Cependant, comme souvent, l'intrigue maintient l'attention du lecteur mais ne constitue pas le seul intérêt de l'histoire. Les héritiers de la mine, c'est également une sorte de manuel de survie pour les enfants de familles nombreuses. Au sein d'une famille de 21 enfants et dans une maison de 3 pièces, on n'a rien à soi, aucun biens personnel. On partage tout, le lit, le canapé, les jeux, les peines. Le matin on s'habille avec ce que l'on trouve, ce que les autres n'ont pas encore pris.. Ce n'est d'ailleurs plus tout à fait une famille mais un clan, une horde voire une harde.. et on a beau être frères et soeurs, être unis, solidaires et solides face aux étrangers, il y a quand même un chef, des lieutenants, des exécutants. Gare à ceux qui ne respectent pas la hiérarchie secrète, les valeurs du chef, les codes du groupe!

Et que dire des rapports entre enfants et parents! Des parents inexistants tellement ils sont occupés à travailler pour nourrir la meute bruyante et remuante. Les plus jeunes sont pris en charge par la soeur ainée pas par la mère, épuisée. On s'habitue à ne pas voir les parents, ne pas leur parler, mais s'habitue t-on au manque de tendresse maternelle ? A l'absence de sourires rassurants avant de s'endormir ? Là aussi Jocelyne Saucier réussit bien son coup. Certaines pages sont poignantes sur le sujet.

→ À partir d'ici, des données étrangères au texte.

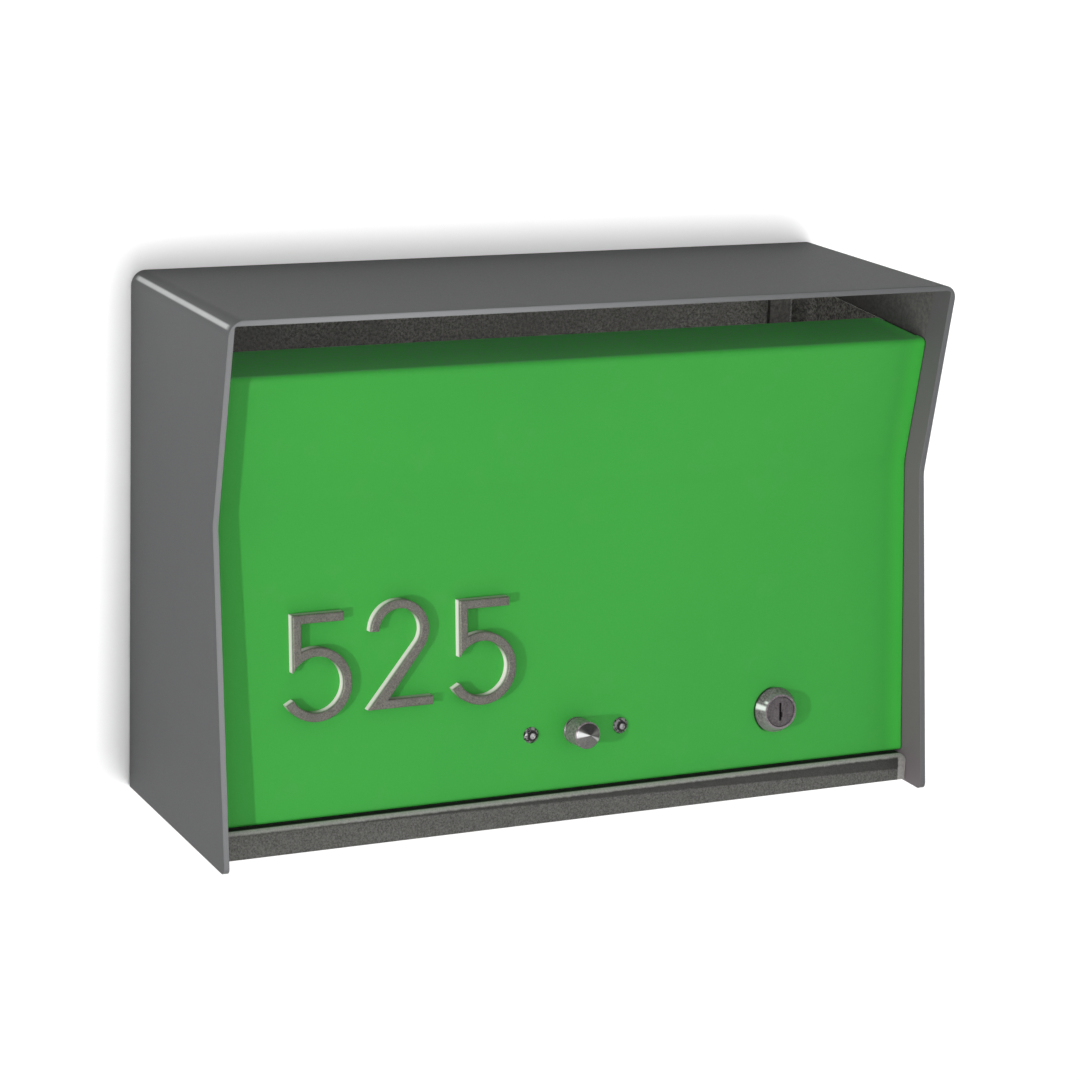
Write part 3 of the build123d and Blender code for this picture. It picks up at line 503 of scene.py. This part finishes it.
def screw_chrome(low, high):
    """Polished button heads with painted reflections: a bright painted highlight in the socket, a dark ring around
    it, and mottled reflections outside.

    low and high are the corners of the box around both screws.
    """
    m = Maker("polished")
    m.round_edges(0.0003)
    middle = (low.x + high.x) / 2
    reach = (high.x - low.x) / 2 - SCREW_RADIUS
    x, _, z = m.axes(m.place)
    right = m.math("SUBTRACT", m.math("ABSOLUTE", m.math("SUBTRACT", x, middle)), reach)
    up = m.math("SUBTRACT", z, SCREW_HEIGHT)
    radius = distance(m, right, up)
    # Painted reflections: mottled dark and bright outside, a dark ring, and a bright highlight in the socket.
    grain = m.noise(620, 4, 0.8)
    tone = m.mix(m.span(grain, 0.44, 0.56), srgb(26, 26, 26), srgb(178, 174, 177))
    tone = m.mix(m.span(radius, *SCREW_DARK_REFLECTION), tone, srgb(38, 38, 38))
    socket = m.both(m.span(radius, *SCREW_SOCKET), m.span(grain, 0.3, 0.5, 0.6, 1.0))
    tone = m.mix(socket, tone, srgb(245, 245, 245))
    m.surface(
        Base_Color=tone,
        Metallic=m.span(radius, *SCREW_SOCKET, 0.4, 0.1),
        Roughness=0.25,
        Normal=m.bump(grain, 0.00008, 0.7, m.rounded),
    )
    return m.material


def soft_material(name, low, high, scale, rough, depth):
    """Moulded rubber or plastic with a fine surface grain."""
    m = Maker(name)
    m.round_edges(0.0004)
    grain = m.noise(scale, 3, 0.6)
    m.surface(
        Base_Color=m.mix(m.span(grain, 0.35, 0.65), low, high),
        Roughness=m.across(m.noise(scale / 8, 3), rough - 0.06, rough + 0.06),
        Normal=m.bump(grain, depth, 0.6, m.rounded),
    )
    return m.material


def assign(material, *names):
    """Give CAD pieces a material."""
    for name in names:
        mesh = nodes[name].data
        mesh.materials.clear()
        mesh.materials.append(material)


# --- stage ---------------------------------------------------------------------------------------

WALL_GAP = 0.0002
FLOOR_DROP = 0.6
STAGE_SIDE = 2.5
STAGE_TOP = 2.2


def wall_material():
    """Matt white plaster, see-through from behind so that the box's back can be looked at."""
    m = Maker("wall_white")
    m.surface(Base_Color=(0.93, 0.93, 0.93, 1), Roughness=0.9, Normal=m.bump(m.noise(300, 3), 0.0001, 0.2))
    clear = m.add("ShaderNodeBsdfTransparent").outputs[0]
    back = m.add("ShaderNodeNewGeometry").outputs["Backfacing"]
    mixed = m.add("ShaderNodeMixShader", {0: back, 1: m.shader.outputs[0], 2: clear})
    m.tree.links.new(mixed.outputs[0], m.output.inputs["Surface"])
    return m.material


def floor_material():
    """Plain pale floor."""
    m = Maker("floor_white")
    m.surface(Base_Color=(0.9, 0.9, 0.9, 1), Roughness=0.8, Normal=m.bump(m.noise(200, 3), 0.0002, 0.2))
    return m.material


def plane(name, corners, material):
    """A flat piece of the stage."""
    mesh = bpy.data.meshes.new(name)
    mesh.from_pydata(corners, [], [(0, 1, 2, 3)])
    thing = bpy.data.objects.new(name, mesh)
    mesh.materials.append(material)
    bpy.context.scene.collection.objects.link(thing)
    return thing


def make_stage():
    """White wall behind the box and a pale floor below it."""
    wall_y = cad_high.y + WALL_GAP
    floor_z = cad_low.z - FLOOR_DROP
    side, top = STAGE_SIDE, STAGE_TOP
    wall = plane(
        "wall",
        [(-side, wall_y, floor_z), (side, wall_y, floor_z), (side, wall_y, top), (-side, wall_y, top)],
        wall_material(),
    )
    floor = plane(
        "floor",
        [(-side, -side, floor_z), (side, -side, floor_z), (side, side, floor_z), (-side, side, floor_z)],
        floor_material(),
    )
    return wall, floor


# --- light ----------------------------------------------------------------------------------------

WORLD_LEVEL = 0.74
WORLD_OVERHEAD = 0.45
KEY_PLACE = (-0.556, -0.461, -0.031)
KEY_POWER = 14.2
KEY_RADIUS = 0.004
SIDE_FILL_PLACE = (-0.16, -0.32, 0.02)
SIDE_FILL_TARGET = (0.19, -0.13, 0.0)


def collection_of(name, things):
    """A collection used only to say what a light reaches or is blocked by."""
    made = bpy.data.collections.new(name)
    for thing in things:
        made.objects.link(thing)
    return made


def hang(name, data, receivers, blockers=None):
    """Put a light in the scene that reaches only its receivers, and is blocked only by its blockers."""
    light = bpy.data.objects.new(name, data)
    bpy.context.scene.collection.objects.link(light)
    light.light_linking.receiver_collection = collection_of(name + "_on", receivers)
    if blockers is not None:
        light.light_linking.blocker_collection = collection_of(name + "_by", blockers)
    return light


def aim(light, direction):
    """Turn a light to shine along a direction."""
    light.rotation_mode = "QUATERNION"
    light.rotation_quaternion = Vector(direction).to_track_quat("-Z", "Y")


def sun(name, direction, strength, degrees, receivers, blockers=None):
    """Distant light along a direction, blurred by an angle."""
    data = bpy.data.lights.new(name, "SUN")
    data.energy = strength
    data.angle = math.radians(degrees)
    aim(hang(name, data, receivers, blockers), direction)


def area_light(name, place, target, size, power, receivers, blockers=None):
    """Rectangular soft light."""
    data = bpy.data.lights.new(name, "AREA")
    data.shape = "RECTANGLE"
    data.size, data.size_y = size
    data.energy = power
    light = hang(name, data, receivers, blockers)
    light.location = place
    aim(light, Vector(target) - Vector(place))


def point_light(name, place, radius, power, receivers):
    """Small near light that is as strong far off as near."""
    data = bpy.data.lights.new(name, "POINT")
    data.energy = power
    data.shadow_soft_size = radius
    data.use_nodes = True
    tree = data.node_tree
    falloff = tree.nodes.new("ShaderNodeLightFalloff")
    falloff.inputs["Strength"].default_value = 1.0
    tree.links.new(falloff.outputs["Constant"], tree.nodes["Emission"].inputs["Strength"])
    hang(name, data, receivers).location = place


def make_world():
    """Even white surroundings, a little darker overhead."""
    world = bpy.data.worlds.new("studio")
    world.use_nodes = True
    tree = world.node_tree
    background = tree.nodes["Background"]
    background.inputs["Color"].default_value = (1, 1, 1, 1)
    place = tree.nodes.new("ShaderNodeTexCoord")
    parts = tree.nodes.new("ShaderNodeSeparateXYZ")
    ramp = tree.nodes.new("ShaderNodeMapRange")
    ramp.inputs["From Min"].default_value = 0.0
    ramp.inputs["From Max"].default_value = 1.0
    ramp.inputs["To Min"].default_value = WORLD_LEVEL
    ramp.inputs["To Max"].default_value = WORLD_OVERHEAD
    tree.links.new(place.outputs["Generated"], parts.inputs[0])
    tree.links.new(parts.outputs["Z"], ramp.inputs["Value"])
    tree.links.new(ramp.outputs["Result"], background.inputs["Strength"])
    bpy.context.scene.world = world


def make_lights(wall, floor):
    """A near key light on the door, and fills that each light a few pieces."""
    casing, door = nodes["outer_casing"], nodes["door_panel"]
    numbers = [nodes[name] for name in NUMBERS]
    inside = [nodes[name] for name in (*LINERS, "top_rivets")]
    bodies = frame["record"]["behaviour"]["bodies"]
    on_door = [nodes[name] for body in ("door", "lock_plug") for name in bodies[body]]
    # With no blockers named everything blocks a light, so the floor stands in for nothing.
    nothing = [floor]
    point_light("key", KEY_PLACE, KEY_RADIUS, KEY_POWER, on_door)
    sun("wall_wash", (-0.060, 1.0, 0.086), 2.0, 10.5, [wall])
    sun("wall_lift", (0, 1, 0.3), 0.92, 10, [wall], nothing)
    sun("recess_fill", (0.0, 1.0, 0.05), 1.4, 20, inside + [casing], nothing)
    sun("recess_side", (1.0, 0.2, 0.05), 1.0, 20, inside, nothing)
    sun("flange_fill", (0.0, 0.05, -1.0), 0.52, 10, [door], nothing)
    sun("number_edge", (1.0, 0.02, -0.25), 1.0, 15, numbers, nothing)
    area_light("side_fill", SIDE_FILL_PLACE, SIDE_FILL_TARGET, (0.2, 0.3), 1.9, [casing], [floor, door])


# --- the scene -------------------------------------------------------------------------------------


bpy.context.scene.view_settings.view_transform = "Standard"
make_camera()
make_world()
make_lights(*make_stage())

joint = {item["name"]: item for item in frame["joints"]}["lock_turn"]
lock_axis = joint["pos_m"]
lean = -joint["axis"][2] / joint["axis"][1]
knob_low, knob_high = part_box("pull_knob")
knob_axis = ((knob_low[0] + knob_high[0]) / 2, knob_high[1], (knob_low[2] + knob_high[2]) / 2)

# Every piece is zinc plated unless it is given another material after this.
assign(metal("zinc", srgb(150, 152, 152), srgb(196, 197, 195), (0.3, 0.42), 600), *nodes)
assign(casing_paint(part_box("outer_casing")[0].y), "outer_casing")
assign(door_paint(lock_axis, lean), "door_panel")
assign(liner_paint(), *LINERS)
assign(bare_steel(), "bottom_pan")
assign(turned_steel(knob_axis, lean), "pull_knob")
assign(nickel(lock_axis, joint["axis"]), *NUMBERS)
assign(bezel_chrome(lock_axis, lean), "lock_housing")
assign(screw_chrome(*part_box("bracket_screws")), "bracket_screws")
face = metal("lock_face", srgb(76, 70, 73), srgb(120, 113, 116), (0.35, 0.5), 800, metallic=0.3, wear=0.25)
assign(face, "lock_plug")
rubber = soft_material("rubber", srgb(30, 30, 30), srgb(48, 47, 46), 900, 0.7, 0.00004)
plastic = soft_material("black_plastic", srgb(26, 26, 27), srgb(40, 40, 41), 1200, 0.45, 0.00002)
nylon = soft_material("nylon", srgb(214, 208, 194), srgb(230, 225, 212), 700, 0.5, 0.00002)
assign(rubber, "bumper_left", "bumper_right")
assign(plastic, "magnetic_catch")
assign(nylon, "hinge_bushing_left", "hinge_bushing_right")
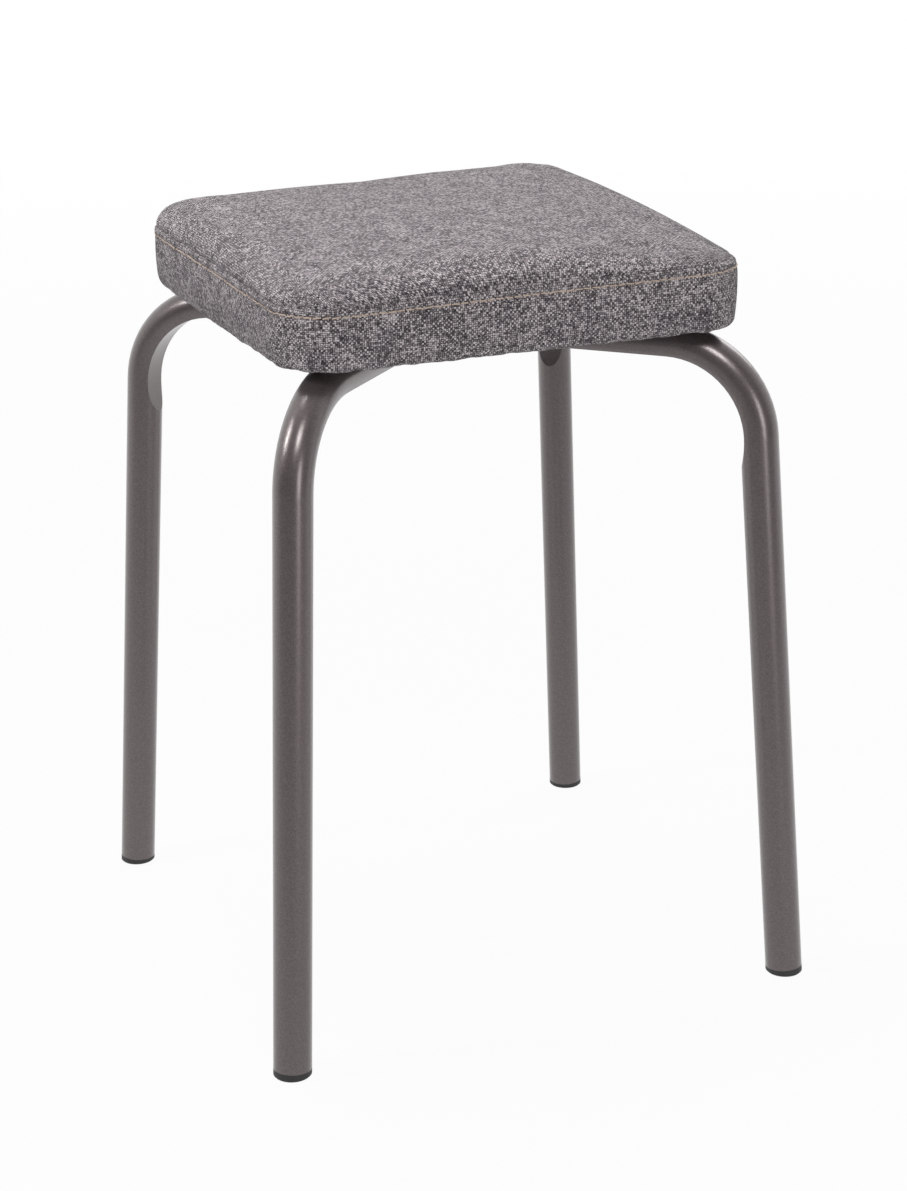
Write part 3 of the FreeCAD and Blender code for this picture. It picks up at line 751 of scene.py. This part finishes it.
def join_growing_side(maker, inner, outer, side):
    """Join one side of a ring to the next larger ring of a square grid."""
    start_in = side * (len(inner) // 4)
    start_out = side * (len(outer) // 4)
    before_out = (start_out - 1) % len(outer)
    after_out = (start_out + 1) % len(outer)
    maker.faces.new((inner[start_in], outer[before_out], outer[start_out], outer[after_out]))
    for step in range(len(inner) // 4):
        low_in = (start_in + step) % len(inner)
        high_in = (start_in + step + 1) % len(inner)
        low_out = (start_out + step + 1) % len(outer)
        high_out = (start_out + step + 2) % len(outer)
        maker.faces.new((inner[low_in], outer[low_out], outer[high_out], inner[high_in]))


def write_flat_pattern(stack):
    """Lay the cloth flat in a UV map: the top by its own plan, the band by its length."""
    uv_layer = stack.maker.loops.layers.uv.new("cloth_flat")
    side_length = 2 * (SEAT_HALF - CORNER_RADIUS) + CORNER_RADIUS * math.pi / 2
    for face in stack.maker.faces:
        heights = [loop.vert[stack.height_mark] for loop in face.loops]
        on_band = 2 * BAND_LEAST < max(heights) < SEAM_LEVEL + 0.5 * MILLIMETRE
        shares = [loop.vert[stack.around_mark] for loop in face.loops]
        wraps = on_band and max(shares) - min(shares) > 2
        for loop in face.loops:
            if on_band:
                share = loop.vert[stack.around_mark]
                if wraps and share < 1:
                    share += 4
                down = BAND_OFFSET - stack.laid[loop.vert]
                loop[uv_layer].uv = (share * side_length, down)
            else:
                loop[uv_layer].uv = stack.flats[loop.vert]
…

En fermant le livre, je me disais qu'une famille de 21 enfants c'est une aberration, c'est énorme, ça ne se rencontre pas ou en tous cas, ça ne se rencontre plus chez nous mais cette amplification, cette démesure n'était peut-être qu'un artifice littéraire après tout, pour mettre en valeur ce qui existe ailleurs, dans des familles réelles mais de moindre importance. C'était peut-être cela que l'auteur voulait aussi nous montrer, mais ce n'est que mon fantasme, probablement.